Remember that the interest rate needed to compensate investors for holding a currency that they believe will devalue tomorrow by, say, 10 per cent is 10 per cent per day not 15 per cent per year.

It is hard, therefore, to cavil with the Government's decision to let the parity go. In reality, it had little option given the strength of the market forces ranged against it. Why, though, not opt for a clear devaluation of the central rate within the ERM as the Italians did at the weekend? The real argument is that the markets remain febrile ahead of the French referendum. There was no way of seriously judging what a new target rate should be, and almost any exchange rate would be immediately tested by the foreign exchanges. The intention is now to let the pound find its own level in trading after the French referendum result, and then to refix it within the system.

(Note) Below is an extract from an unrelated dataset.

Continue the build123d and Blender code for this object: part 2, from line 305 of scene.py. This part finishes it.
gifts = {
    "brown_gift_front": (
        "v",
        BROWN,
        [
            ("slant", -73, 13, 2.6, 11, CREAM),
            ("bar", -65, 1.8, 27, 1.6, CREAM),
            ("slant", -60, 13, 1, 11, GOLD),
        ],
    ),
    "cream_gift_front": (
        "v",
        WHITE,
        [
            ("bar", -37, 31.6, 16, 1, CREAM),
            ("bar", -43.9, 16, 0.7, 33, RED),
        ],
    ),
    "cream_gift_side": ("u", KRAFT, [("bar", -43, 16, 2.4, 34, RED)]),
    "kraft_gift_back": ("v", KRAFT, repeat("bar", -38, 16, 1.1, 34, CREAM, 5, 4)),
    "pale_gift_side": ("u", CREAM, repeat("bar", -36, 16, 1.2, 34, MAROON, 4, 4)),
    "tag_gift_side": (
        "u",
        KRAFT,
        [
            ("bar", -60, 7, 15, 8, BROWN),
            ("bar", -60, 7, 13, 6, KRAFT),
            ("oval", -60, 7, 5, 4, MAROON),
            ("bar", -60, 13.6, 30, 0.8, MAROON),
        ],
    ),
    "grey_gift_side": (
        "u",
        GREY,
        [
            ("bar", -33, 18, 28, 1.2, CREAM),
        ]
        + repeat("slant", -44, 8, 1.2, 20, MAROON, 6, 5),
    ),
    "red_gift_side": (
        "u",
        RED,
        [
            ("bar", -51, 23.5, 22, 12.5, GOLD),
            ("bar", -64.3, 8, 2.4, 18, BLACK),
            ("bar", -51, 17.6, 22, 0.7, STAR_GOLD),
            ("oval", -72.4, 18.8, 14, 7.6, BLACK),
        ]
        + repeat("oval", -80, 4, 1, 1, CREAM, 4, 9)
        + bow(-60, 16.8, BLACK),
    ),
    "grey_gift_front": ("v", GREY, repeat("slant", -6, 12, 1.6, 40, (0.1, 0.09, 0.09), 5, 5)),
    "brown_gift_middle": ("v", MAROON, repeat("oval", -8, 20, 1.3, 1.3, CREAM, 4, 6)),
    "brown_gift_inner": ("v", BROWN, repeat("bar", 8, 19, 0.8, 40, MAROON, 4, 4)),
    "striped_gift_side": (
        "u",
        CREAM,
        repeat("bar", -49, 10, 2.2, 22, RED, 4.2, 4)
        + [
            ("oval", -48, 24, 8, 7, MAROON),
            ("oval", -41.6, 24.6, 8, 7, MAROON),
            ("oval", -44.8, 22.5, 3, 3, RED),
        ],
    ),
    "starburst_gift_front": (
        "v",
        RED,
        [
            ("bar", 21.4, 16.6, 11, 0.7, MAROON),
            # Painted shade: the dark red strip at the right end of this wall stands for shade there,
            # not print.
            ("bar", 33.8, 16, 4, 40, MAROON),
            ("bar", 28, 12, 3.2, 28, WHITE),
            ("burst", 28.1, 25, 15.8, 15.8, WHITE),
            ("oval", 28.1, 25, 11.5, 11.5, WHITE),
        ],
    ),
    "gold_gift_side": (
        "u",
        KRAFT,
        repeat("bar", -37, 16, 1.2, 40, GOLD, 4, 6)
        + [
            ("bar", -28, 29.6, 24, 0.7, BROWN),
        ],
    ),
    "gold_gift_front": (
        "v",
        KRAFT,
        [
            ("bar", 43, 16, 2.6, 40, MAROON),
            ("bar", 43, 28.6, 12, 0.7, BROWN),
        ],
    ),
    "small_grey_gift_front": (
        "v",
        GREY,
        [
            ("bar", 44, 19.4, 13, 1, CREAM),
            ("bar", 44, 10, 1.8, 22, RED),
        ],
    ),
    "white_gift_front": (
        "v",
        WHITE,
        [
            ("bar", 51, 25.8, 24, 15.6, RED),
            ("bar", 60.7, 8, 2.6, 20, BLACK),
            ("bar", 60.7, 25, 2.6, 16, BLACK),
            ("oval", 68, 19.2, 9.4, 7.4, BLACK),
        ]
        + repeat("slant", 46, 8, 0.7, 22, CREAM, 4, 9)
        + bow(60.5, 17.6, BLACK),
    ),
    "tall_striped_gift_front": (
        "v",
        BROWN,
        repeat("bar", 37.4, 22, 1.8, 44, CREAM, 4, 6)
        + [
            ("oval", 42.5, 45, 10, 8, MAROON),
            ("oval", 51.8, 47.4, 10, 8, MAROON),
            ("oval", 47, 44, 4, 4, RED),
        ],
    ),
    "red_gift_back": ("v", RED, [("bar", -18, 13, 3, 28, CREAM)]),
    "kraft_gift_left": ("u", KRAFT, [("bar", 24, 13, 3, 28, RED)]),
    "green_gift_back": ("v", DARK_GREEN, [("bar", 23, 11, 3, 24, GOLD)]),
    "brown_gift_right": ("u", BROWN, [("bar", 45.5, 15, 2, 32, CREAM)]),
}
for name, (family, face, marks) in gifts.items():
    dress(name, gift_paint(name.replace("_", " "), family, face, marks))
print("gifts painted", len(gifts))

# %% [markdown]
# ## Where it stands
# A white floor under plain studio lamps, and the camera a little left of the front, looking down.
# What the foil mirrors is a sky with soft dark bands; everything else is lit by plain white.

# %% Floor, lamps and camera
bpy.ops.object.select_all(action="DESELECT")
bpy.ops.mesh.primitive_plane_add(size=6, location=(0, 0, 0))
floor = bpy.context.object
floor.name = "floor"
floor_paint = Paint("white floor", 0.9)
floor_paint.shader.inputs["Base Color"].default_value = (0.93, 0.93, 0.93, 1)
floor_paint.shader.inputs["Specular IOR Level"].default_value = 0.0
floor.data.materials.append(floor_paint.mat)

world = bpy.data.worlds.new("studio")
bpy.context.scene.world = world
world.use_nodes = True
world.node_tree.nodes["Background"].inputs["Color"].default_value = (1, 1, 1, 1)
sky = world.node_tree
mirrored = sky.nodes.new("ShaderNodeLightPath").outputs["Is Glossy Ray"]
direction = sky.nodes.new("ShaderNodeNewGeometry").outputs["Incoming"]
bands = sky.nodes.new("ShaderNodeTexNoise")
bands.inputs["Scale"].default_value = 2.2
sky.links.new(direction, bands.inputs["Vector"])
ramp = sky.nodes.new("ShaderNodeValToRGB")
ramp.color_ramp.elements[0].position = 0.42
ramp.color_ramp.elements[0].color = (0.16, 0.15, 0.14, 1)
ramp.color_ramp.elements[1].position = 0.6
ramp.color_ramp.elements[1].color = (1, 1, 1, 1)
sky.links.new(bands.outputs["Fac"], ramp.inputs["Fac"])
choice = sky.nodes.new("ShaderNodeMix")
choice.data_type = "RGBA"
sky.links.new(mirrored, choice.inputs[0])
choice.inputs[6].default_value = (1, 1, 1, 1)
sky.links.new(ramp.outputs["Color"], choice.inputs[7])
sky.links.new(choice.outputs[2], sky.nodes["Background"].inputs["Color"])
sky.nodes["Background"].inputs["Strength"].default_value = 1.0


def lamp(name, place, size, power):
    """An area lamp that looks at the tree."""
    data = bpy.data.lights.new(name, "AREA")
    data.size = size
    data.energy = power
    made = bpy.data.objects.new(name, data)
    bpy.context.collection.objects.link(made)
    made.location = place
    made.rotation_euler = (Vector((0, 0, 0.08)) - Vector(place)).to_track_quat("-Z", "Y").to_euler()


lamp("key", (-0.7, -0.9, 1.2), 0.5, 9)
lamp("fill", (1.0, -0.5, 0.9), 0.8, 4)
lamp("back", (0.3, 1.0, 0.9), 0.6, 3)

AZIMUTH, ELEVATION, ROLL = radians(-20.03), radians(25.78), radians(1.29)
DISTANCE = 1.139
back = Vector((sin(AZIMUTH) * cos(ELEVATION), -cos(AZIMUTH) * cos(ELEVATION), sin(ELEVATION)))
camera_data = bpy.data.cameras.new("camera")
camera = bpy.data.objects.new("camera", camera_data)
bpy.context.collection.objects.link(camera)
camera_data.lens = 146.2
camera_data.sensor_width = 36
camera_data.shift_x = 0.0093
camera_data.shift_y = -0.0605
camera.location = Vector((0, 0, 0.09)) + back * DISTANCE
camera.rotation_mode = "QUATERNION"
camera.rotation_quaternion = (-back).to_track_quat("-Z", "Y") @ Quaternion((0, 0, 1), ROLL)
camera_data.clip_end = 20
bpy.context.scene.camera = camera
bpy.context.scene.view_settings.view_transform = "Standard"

The Government would be wise to refix sterling before too long: the half-way house of a Swedish solution provides no guarantees against monetary buffeting. But equally, the pound should re-enter the system at a level clearly below most of the market estimates of the fundamental rate. We would be able to reduce interest rates substantially, perhaps even below German levels, if it were supposed that the pound could rise in its new ERM bands.

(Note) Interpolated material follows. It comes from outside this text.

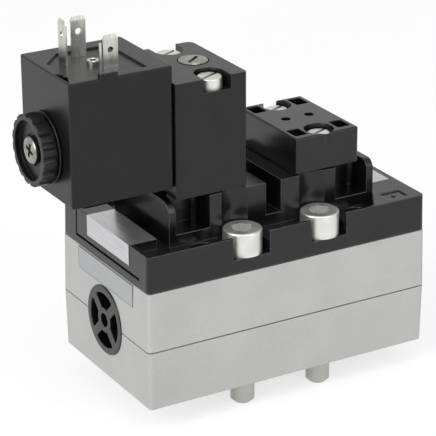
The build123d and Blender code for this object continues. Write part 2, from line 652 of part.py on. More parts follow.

The consequences will be mixed. Inflation will certainly be higher than it would otherwise be: perhaps by as much as 2 or 3 percentage points a year over the next few years, despite John Muellbauer's optimism below. Wage claims would probably tick back to the 5 to 10 per cent range before long. Although the bond market might take heart from any decline in short-term interest rates, it would soon worry about the longer-term outlook for higher inflation.

Nor will this price in terms of higher inflation buy a rapid solution to the problems of the real economy of output and unemployment. Those who have repeatedly chanted the mantra that our problems are due to the exchange rate mechanism will be in for a surprise. The experience of the United States, where interest rates have fallen to just over 3 per cent with little demonstrable effect in spurring the recovery, surely shows that high debt levels exert substantial deflationary force in their own right. Lower interest rates might speed up the period during which debt levels are worked off, but they will not in themselves spark a convincing recovery in domestic demand.

The fundamentals of the UK economy will thus remain unchanged: we will continue to run a trade deficit that needs to be rectified by a prolonged period of slow domestic demand and strong export performance. Our inflation will be higher, and we may even suffer periodic devaluations against the German mark. Old reputations die hard.